Standard Definition of Biomass Needed

With a new Congress coming to Washington next month, policy makers are presented with another significant opportunity to discuss, develop and implement a comprehensive, longstanding national energy plan. In any strategy aimed at meeting America’s soaring energy demand, biomass must be considered a principal among the several renewable, sustainable solutions that make up the fastest growing domestic energy sector since 2006.

Still, the development of biomass has faced technical and commercial barriers, requiring significant investments in research and development, as well as infrastructure. The federal Renewable Fuel Standard, which remains under assault in Washington, must be retained and protected to ensure the continued developmental progress of fuel sources produced from farm and forestry residues, and, increasingly, purpose-grown biomass.

While there also has been criticism in some circles over the environmental impact of using biomass as an energy source, the 25x’25 Alliance believes that developing biomass under the 25x’25 Sustainability Principles insures that it can be harvested and used in a way that conserves, enhances and protects natural resources, as well as be economically viable, environmentally sound and socially acceptable.
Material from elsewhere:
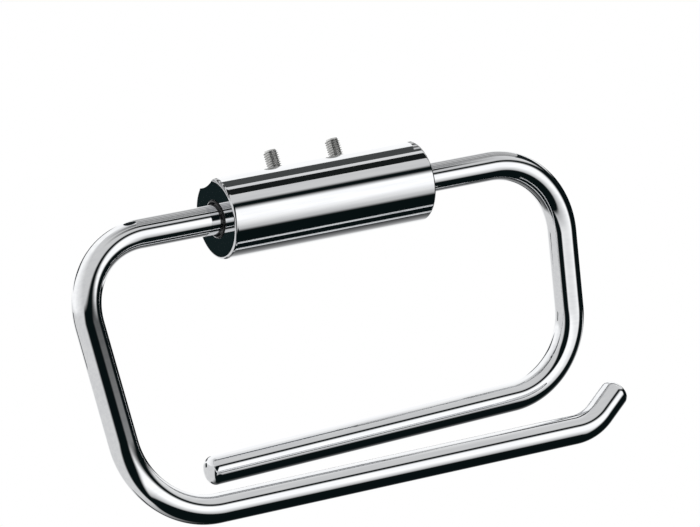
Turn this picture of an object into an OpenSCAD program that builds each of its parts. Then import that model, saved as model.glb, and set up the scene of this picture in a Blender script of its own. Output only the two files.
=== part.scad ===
/* [Rail seat] */
// Outer diameter of the round rail that the holder hangs under
rail_d = 32; // [28:0.5:45]
// Depth that the rail sinks into the top of the housing
seat_depth = 2.25; // [1.9:0.05:3]

/* [Housing] */
// Outer diameter of the housing sleeve
housing_d = 27.5; // [25:0.5:34]
// Length of the housing sleeve
housing_l = 78; // [70:1:110]
// Wall thickness of the sleeve
housing_wall = 1.5; // [1.2:0.1:2]
// Rounding of the rims of the sleeve
rim_round = 0.8; // [0.3:0.1:1]
// Width of the slot along the top of the sleeve, under the rail
slot_w = 9; // [8:0.2:10]

/* [Roll arm] */
// Diameter of the rod of both arms
rod_d = 10; // [8:0.25:10.5]
// Distance from the middle of the holder to the centreline of the roll arm's leg
roll_reach = 95; // [85:1:120]
// Height from the pivot axis down to the centreline of the carrying rod
roll_drop = 95; // [92:1:120]
// Centreline radius of the two square bends of the roll arm
roll_bend_r = 27; // [16:1:32]
// Distance from the middle of the holder to the corner where the tip turns up
tip_start = 77.5; // [60:0.5:80]
// Length of the tip, from that corner to its end
tip_l = 18.5; // [14:0.5:22]
// Angle of the tip above the carrying rod
tip_angle = 36; // [20:1:45]
// Centreline radius of the tip's bend
tip_bend_r = 20; // [12:1:24]
// Rounding of the free ends of both rods
end_round = 2.8; // [1:0.1:3.5]

/* [Brake arm] */
// Distance from the middle of the holder to the centreline of the brake arm's leg
brake_reach = 95; // [90:1:120]
// Height from the pivot axis down to the lower corner of the brake arm
brake_drop = 80; // [62:1:80]
// Centreline radius of the bends of the brake arm
brake_bend_r = 27; // [16:1:28]
// Length of the braking rod, from the lower corner to its free end
brake_l = 147.5; // [90:0.5:150]
// Angle by which the braking rod falls towards its free end
brake_droop = 1.5; // [0:0.1:1.5]
// Angle by which the brake arm stands swung to the rear at rest
brake_swing = 21.5; // [0:0.5:45]

/* [Pivots] */
// Length of each end plug
plug_l = 18; // [17.5:0.5:20]
// Wall thickness of an end plug round the pocket in its inner end
plug_wall = 2; // [1.5:0.1:2.2]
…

However, there still remains another critical and, unfortunately, longstanding barrier to the unfettered development of biomass as a key energy resource: the variation in definition among legislative approaches to utilizing this resource.

A recent report issued by the Congressional Research Service, a nonpartisan agency charged with providing lawmakers background information pertinent to legislative issues, addresses the conflicts that have arisen since 2004 over how various proposals determine eligible biomass.

Biomass is basically organic matter that can be converted into energy. While most legislation involving biomass has focused on encouraging the production of liquid fuels from corn, other efforts to promote the use of biomass for power generation have focused on wood, wood residues, and milling waste.

For more than 30 years, the term biomass has been a part of legislation enacted by Congress for various programs, but U.S. consumers, utility groups, refinery managers, and others have not fully adopted biomass as an energy resource, attributable in large part to the varying characterizations of biomass in proposed legislation.

For example, the RFS, as updated in the 2007 Energy Independence and Security Act, specifically cites the use of biomass feedstocks such as crop residues; forest thinnings and solid residue remaining from forest product production; secondary annual crops planted on existing crop land; separated food and yard waste; and perennial grasses including switchgrass and miscanthus.

However, that RFS definition renders ineligible those same feedstocks if they come from idle cropland, naturally occurring forestland, federal lands, or former industrial land that could be producing energy crops. Blenders and refiners have no incentive or requirement to purchase biofuels produced from those sources. It prevents millions of acres of farm and forestlands from contributing to the nation’s energy independence, costing rural jobs and income.

The restricted definition under the RFS also shrinks the environmental benefits available from forest biomass, including benefits to forests themselves from new investment in quality forest management. By excluding biomass from private forests as a tool in the U.S. clean energy strategy, the EISA definition negates a critical part of the solution to reducing the nation’s dependence on foreign, high-carbon sources of fuel.

In fact, the limited EISA designation is one of at least four different definitions of qualifying forest biomass in federal statute, including a broader, more inclusive classification in the energy title of the now expired 2008 Farm Bill. The farm law more broadly defines renewable biomass as organic material available on a recurring basis. It also allows use of “materials, pre-commercial clippings or invasive species” from national forests and federal land.

There is certain to be discussion in the new, 113th Congress about energy, and stakeholders are encouraged to read the CRS report and be fully knowledgeable of the issue. They can then be prepared to informatively reach out to lawmakers and use the upcoming debate platforms to pursue a full and viable definition of biomass for energy. The use of biomass as an energy feedstock is a sustainable alternative to address U.S. energy security concerns, foreign oil dependence, rural economic development and diminishing sources of conventional energy.